WORKING WITH THIS NEW DEFINITION

With this philosophy in mind, visualize one thing that presently ails your life.

For me, not so long ago, that was my physical vessel. I was overweight, binge-eating, suffering from substance abuse behaviors, out of shape, and unhappy with my general appearance.

I tried for several years to apply the “body positivity” movement to my mentality.

Phrases like, “I’m beautiful at any size,” or “I love my body no matter what it looks like, or how media perceives beauty to be” were things I’d affirm on a daily basis, several times a day.

However, they didn’t click.

And the reason they didn’t click was because I knew, at my most intuitive core, that I wasn’t demonstrating love for my body through any disciplined practice of welfare and that those phrases were outright lies for me.

Some people truly suffer with bodily ailments that lead to all sorts of side-effects relating to weight gain or disability. But I wasn’t one of those people.

I had simply failed to love myself.

And in doing so, I had lost control of my physical vessel.

But not just that! I was also unable to see how I wasn’t truly loving the people in my life in a healthy way.

Because my health, happiness, and fortune practice was wildly out of alignment, I was not able to relate in my relationships in a loving way.

My partner, at the time, was suffering with fortune or happiness, while I was solely focused on health and fortune. We couldn’t connect, we couldn’t help one another. And I believe that’s because we didn’t understand how to love ourselves first and foremost.

Had I known to prioritize all three pillars of love - health, happiness, and fortune - I would’ve had a more stable foundation for showering myself and my loved ones with compassion and respect.

YOU MUST LOVE YOURSELF BEFORE YOU CAN TRULY LOVE ANOTHER

I’ve learned that it’s important that I love myself fully before I focus my attention or give my capacity to another person.

Imagine: you have a depressed friend and you yourself are unhealthy in a myriad of ways.

A healthy person - that is, someone who has a disciplined practice of welfare for themselves - could listen to their friend’s sadness and hold space for it without adding to the things that depress them by piling on with more bad habits.

An unhealthy person, however, might respond with bad food, or alcohol, or emotional neglect, or any number of negative reactions that aren’t healthy and will only compound that depressed person’s experience instead of alleviating it.

From what I’ve witnessed in my own life, even my most compassionate friends, lovers, and family members, struggle to present healthy solutions for my welfare when I need it most and I suspect that’s because they aren’t practicing welfare for themselves.

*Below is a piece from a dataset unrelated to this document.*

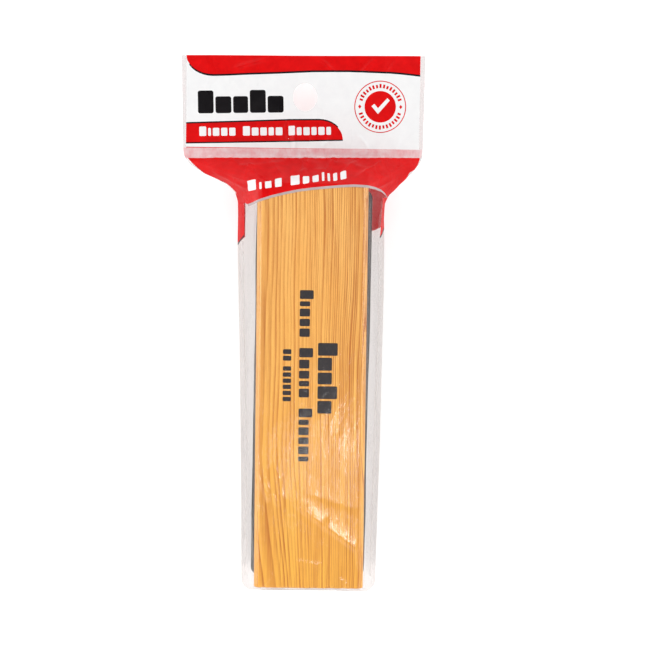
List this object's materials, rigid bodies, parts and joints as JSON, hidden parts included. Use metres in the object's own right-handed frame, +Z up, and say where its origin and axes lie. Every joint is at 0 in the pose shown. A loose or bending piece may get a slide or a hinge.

One friend used to diminish my desire to become a freelancer. They knew that I would make significantly less money if I left my corporate job - which was necessary for me so I could focus on my mental health - and because they were laboring at a corporate job themselves, they weren’t able to grasp how unhealthy and unhappy I really was. In their mind, the money was well worth the stress.

Another friend told me to have a night out with friends when I was depressed because they didn’t see how their own habits were piling onto their already unhealthy lifestyle. Their go-to tactic for their own down days was to drink their blues away. In their mind, a “good night out” with friends was enough to make the next day worth facing.

A family member once told me to dismiss my understandable feelings towards chronic abuse and brush those issues under the rug because that’s what they were taught to do. I’m not sure if they ever learned how much that tactic negatively impacted their wellbeing, but from the outside looking in their health speaks volumes for the longterm effects of emotional suppression.

So, in my humble opinion, it’s imperative - especially if you’re seeking “true love” in this lifetime - to learn how to truly love yourself, or at least begin to walk the path of that journey, before putting an expectation on cultivating “great” relationships.

MY PERSONAL EXPERIENCE PURSUING LOVE BEFORE I REALLY UNDERSTOOD WHAT LOVE IS...

I’m recently separated from a marriage that was doomed from the start.

My definition of what love is isn’t from thin air or lack of experience.

I come from divorced parents.

Divorce is littered throughout my family tree.

So I was raised to believe that marriage and union take excessive amounts of “work”  and that love, in and of itself, takes work as well.

But is that the case for everyone, even those who have healthy practices of personal welfare?

Because not a single person I’ve met in my life who’s in a longterm relationship is healthy.

Not one.

I’ve met countless couples. Countless marriages. Countless people.

Not one demonstrated a significant practice towards healthiness.

Instead, what I’ve seen is a lot of codependency.

And I think, to an extent, this is ok.

I and my previous partner both demonstrated codependent behavior in our relationship.

I have no regrets about the relationship and I think it’s best for people to be in union than out of union because at least when you’re in it you can start addressing all the areas where you need to start taking care of yourself.

But since I didn’t know what real love was, my marriage came to a close because when I finally recognized what real love is and started working for it, my partner wasn’t on board.

Real love is work, yes. But it’s inner work first and foremost. It’s accepting that you’ve not loved yourself in a good way and so you’re taking a lot out on your partner. And if you haven’t been in a relationship in a long time, you likely wouldn’t know that going into a new relationship. So I do think union can be an important medium for realizing your best self.

However, since neither me nor my partner had a grasp on what love is, we hurt each other a lot. We pushed and pulled too much. We went a distance that couldn’t be reversed.

And now that I realize what I want to experience, what true love really means to me, he’s been given the option to grow with me and he, unfortunately, isn’t in that space.

Now that I know what love is, I’m happy to wait for it and focus on myself in the meantime.

Because the better I am at loving me, the better I’ll be at properly loving someone else.